Although the State of Alabama attempts to unify the judicial system and the eviction filing process, there are still local variations of how you must file an eviction. In Russell County, they have prepared a nice information packet and sample form for Landlords & Property Managers who want to file their own evictions.
In Russell County, they are a bit picky if you are a management company doing an eviction. They insist that that you have an attorney represent your management company if the case goes into court. In other words, unless you own the investment property yourself, you will need an attorney to represent you.
Essentially, before you file for an Unlawful Detainer (AL Form C-59), you should have already sent your tenants a written 7-day notice of failure to pay rent.

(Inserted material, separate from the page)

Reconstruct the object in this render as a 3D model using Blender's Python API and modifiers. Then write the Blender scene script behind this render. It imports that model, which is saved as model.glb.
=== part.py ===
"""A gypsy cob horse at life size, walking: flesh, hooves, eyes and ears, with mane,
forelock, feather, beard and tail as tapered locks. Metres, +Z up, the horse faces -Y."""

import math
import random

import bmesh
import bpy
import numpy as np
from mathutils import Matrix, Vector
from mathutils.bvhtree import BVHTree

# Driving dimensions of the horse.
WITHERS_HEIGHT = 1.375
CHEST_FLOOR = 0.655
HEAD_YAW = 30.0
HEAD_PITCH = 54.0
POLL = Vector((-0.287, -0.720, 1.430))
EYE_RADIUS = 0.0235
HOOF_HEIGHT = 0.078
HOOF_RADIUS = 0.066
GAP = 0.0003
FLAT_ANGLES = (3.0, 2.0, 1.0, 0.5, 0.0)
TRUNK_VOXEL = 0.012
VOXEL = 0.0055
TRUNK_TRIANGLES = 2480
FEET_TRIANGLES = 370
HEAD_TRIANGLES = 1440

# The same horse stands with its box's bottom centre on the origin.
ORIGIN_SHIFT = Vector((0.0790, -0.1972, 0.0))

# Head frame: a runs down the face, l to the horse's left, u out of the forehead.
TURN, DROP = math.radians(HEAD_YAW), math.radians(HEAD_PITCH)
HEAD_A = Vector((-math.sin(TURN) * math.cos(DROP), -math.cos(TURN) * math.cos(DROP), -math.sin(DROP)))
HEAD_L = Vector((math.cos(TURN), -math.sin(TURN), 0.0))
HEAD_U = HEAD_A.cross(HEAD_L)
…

Russell County Sheriff’s Department will make a few attempts for personal service before they simply post a copy on their front door.

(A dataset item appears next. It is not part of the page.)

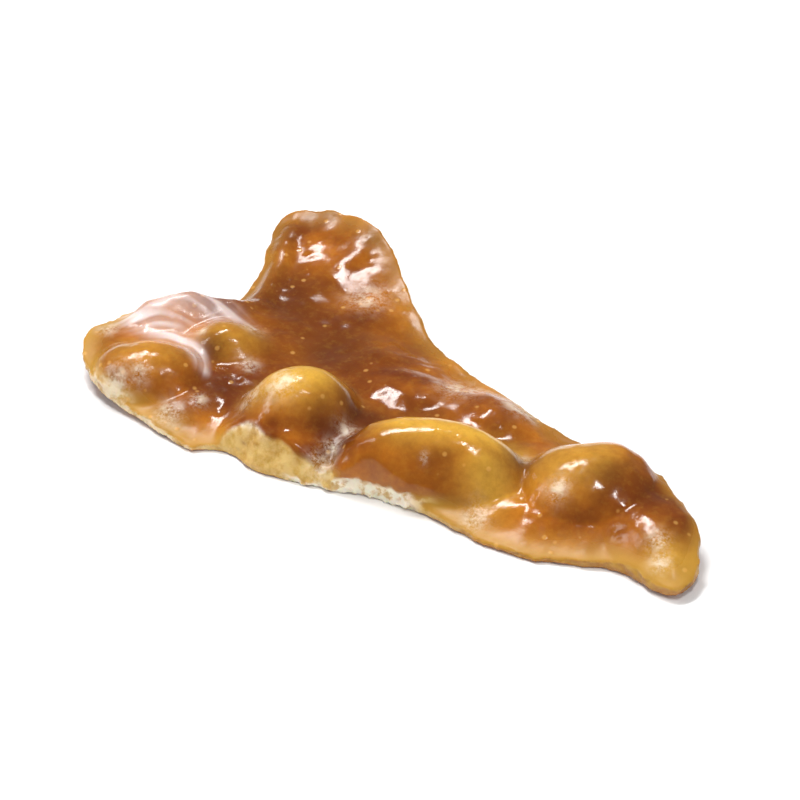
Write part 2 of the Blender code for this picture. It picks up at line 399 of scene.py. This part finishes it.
# Bump: rise of the ripples, the bubbles and the grit, with the grit's shares in grainy spots and elsewhere
RIPPLE_RISE = 0.6
BUBBLE_RISE = 0.3
GRAIN_GRIT = 1.1
GRIT_LEAST = 0.05
BUMP_STRENGTH = 0.35
BUMP_DEPTH = 0.3

# Body of the toffee: its gloss, and how the light spreads in it
BODY = {
    "IOR": 1.5,
    "Specular IOR Level": 0.32,
    "Subsurface Weight": 0.35,
    "Subsurface Radius": (1.0, 0.5, 0.2),
    "Subsurface Scale": 1.2 * MM,
}

# White floor, its size in metres
FLOOR_WHITE = (252, 252, 252)
FLOOR_SIZE = 6.0
FLOOR_ROUGHNESS = 0.6

# Camera, at the photograph's angle: it looks along the shard from its broad end's front
CAMERA_TURN = 36.4
CAMERA_RISE = 37.0
CAMERA_DISTANCE = 606.0
CAMERA_LENS = 180.0
CAMERA_CLIP = 10.0
AIM = (-5.0, -2.0, 3.0)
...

The filing fee is $235.00 plus $15.00 for each additional defendant. For most tenants that are couples, it will cost $250.00.

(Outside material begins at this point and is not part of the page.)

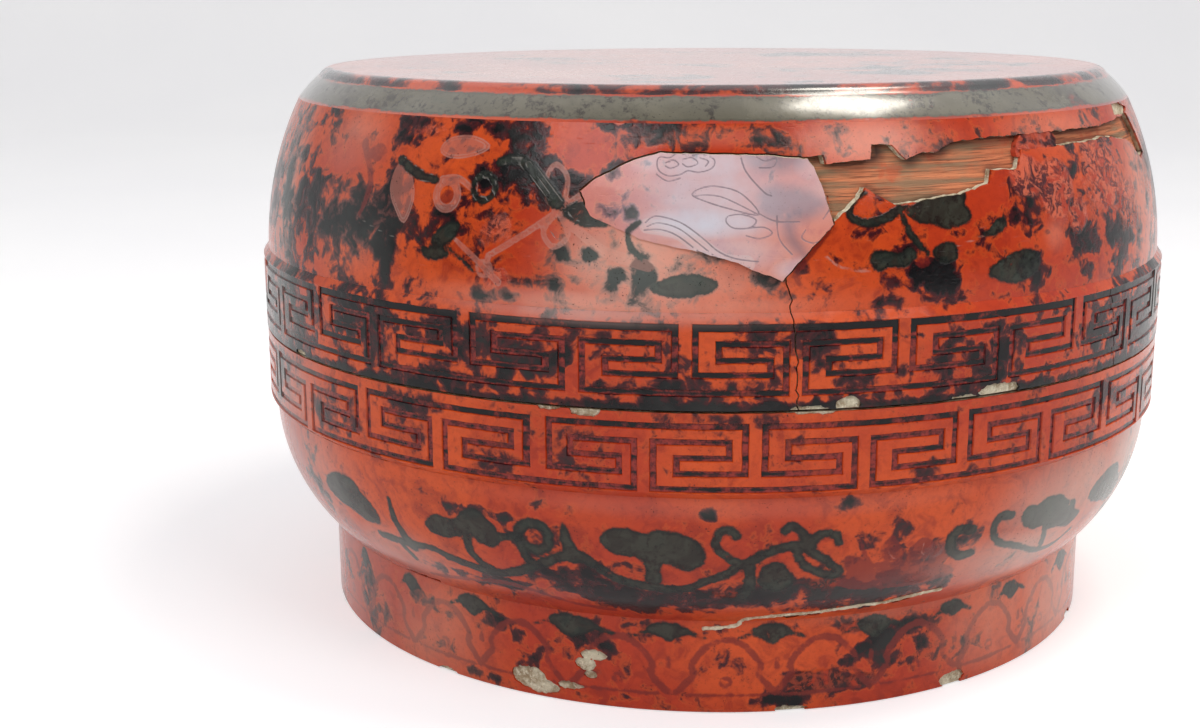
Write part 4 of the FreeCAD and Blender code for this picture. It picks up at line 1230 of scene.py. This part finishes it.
woodLook = {
    # mm; the wood is set in from the wall's surface
    "low": 150.5, "high": 178.5, "inset": box["coat"] - 0.30, "thick": 0.55,
    "steps": 210, "angle": 82.0, "turn": -18.0,  # the spin goes clockwise from +X
    "along": 0.16, "across": 900,  # how fine the fibres are
    "upperPaintedShadow": 3.2, "lowerPaintedShadow": 1.4,  # mm of painted shadow along the edges of the break
}
woodLine = [p for p in offsetLine(wallLine, woodLook["inset"]) if woodLook["low"] < p[1] < woodLook["high"]]
denseLine = []
for before, after in zip(woodLine, woodLine[1:]):
    denseLine += [tuple(p) for p in np.linspace(before, after, 3)[:-1]]
woodLoop = denseLine + offsetLine(woodLine, woodLook["thick"])[::-4]
breakWood = turned("BreakWood", woodLoop, woodLook["steps"], woodLook["angle"])
breakWood.data.transform(Matrix.Rotation(math.radians(woodLook["turn"]), 4, "Z"))
points = coordinates(breakWood)
angles = azimuths(points)
radii = np.hypot(points[:, 0], points[:, 1])
skin = np.interp(points[:, 2] / mm, [p[1] for p in woodLine], [p[0] for p in woodLine])
for i, p in enumerate(points):
    if radii[i] / mm > skin[i] - 0.15:
        spot = Vector((angles[i] * woodLook["along"], 0.0, p[2] * woodLook["across"]))
        fibre = noise.noise(spot) * 0.20 + noise.noise(spot * 2.3 + Vector((3, 1, 0))) * 0.14
        p[0] *= 1 + fibre * mm / radii[i]
        p[1] *= 1 + fibre * mm / radii[i]
setCoordinates(breakWood, points)
cut(breakWood, breakInnerBlock, operation="INTERSECT")


def breakEdge(part):  # azimuths and heights along a part of the break's outline
    return [(damage["breakAzimuth"] + math.degrees(math.asin(u / damage["wallRadius"])), z) for u,
            z in part]


place = surfacePlace(breakWood, woodLine)
upperEdge = markField(place, [stroke(breakEdge(breakLine[:16]), 0.1)])
lowerEdge = markField(place, [stroke(breakEdge(breakLine[16:30]), 0.1)])
# painted shadow on the wood under the broken lacquer's edges, deepest and widest under the upper edge
upperPaintedShadow = np.clip(1 - upperEdge / woodLook["upperPaintedShadow"], 0, 1)
lowerPaintedShadow = 0.7 * np.clip(1 - lowerEdge / woodLook["lowerPaintedShadow"], 0, 1)
paint(breakWood, place, stain=np.maximum(upperPaintedShadow, lowerPaintedShadow))
finishPiece(breakWood, hoopWood, "lid", [])
print("break ready")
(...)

The Russell County Clerk’s office will also insist you provide a photocopy of your lease and tenant’s payment history. This is NOT an Alabama requirement. This is only for Russell County. So come prepared with the photocopy or you will be sent away.
Your tenants will have 7 business days to respond. If they don’t respond, you will automatically win default judgment and you will have to pay another $50.00 to get this. However, you will also get immediate possession of the property.
If your tenants do respond the Unlawful Detainer you filed, you will be given a court date generally 2 weeks out, sometimes even 3 weeks out depending if the judge is in town or not and if you are near any major holidays. If you are gasping for air at this point, I don’t blame you. Waiting another 2-3 weeks for your court date can be a costly endeavor indeed. This is why if you can negotiate possession of the property with your tenants, you should try to do it, within reason. Don’t let your fear of the legal process let your tenants get the upper hand. Remember, they stand to lose a lot by having an eviction record. (As a plug, this is one reason why “The TurnKey Investor’s Rental Property Repossession” was created and how we have reduced our eviction rates by nearly 80%.)
If you do everything correctly, you will almost never lose. Our experience of Judge Bellamy is that he is fair to Landlords and will not let tenants dawdle in your property if they have not paid.
Once you get your judgment, you can move on to the collections stage such as garnishment.
I am increasingly getting dismayed at being a real estate investor in Alabama because it is quite an expensive process to evict a deadbeat tenant. You have to give a 7-day notice of failure to pay rent, then you pay another $250.00, the tenant gets another 7-business days to respond which often translates to 10-calendar days. If they do respond, you lose another 2-weeks waiting for your court date. In all, your deadbeat tenant could get nearly another month of free rent as you wind your way through the legal process.
Basically, you have to lose one month’s rent along with the filing fees. This is why you cannot waste time with your tenants if they are late in paying. Get that 7-day notice out ASAP! You can give them more time to pay if you feel inclined but you can’t give them less time.
Also remember, if you accept any monies after you file, you will invalidate your eviction case and have it thrown out. So, think carefully before you accept any partial payments. We will occasionally accept partial payments but only before we file. But once eviction has been filed and the fees paid, we will see it through unless our tenants pay their back rent plus court filing costs.
Although we have quite a few properties in Alabama, I am downright recommending that real estate investors DON’T buy investment properties in Alabama especially if they are located in Columbus, GA. Why invest in Alabama when the Landlord-Tenant Laws are more favorable in Georgia? The State of Alabama can collect those nice fees but anyone who has a choice are better off channeling their investment capital outside of Alabama.
One of these days, I may write a letter to the Governor, Congressmen, and Senators of Alabama that investors will only invest in those places which will protect the investor.
The 2007 Landlord-Tenant Law Update made some improvements to help the Landlord but it is still not where it needs to be. The “deadbeat factor” and “bubba factor” in Alabama remains high. If Alabama wants to change their perception and rankings in the U.S., they can start by improving the statewide Eviction process and make it a higher priority.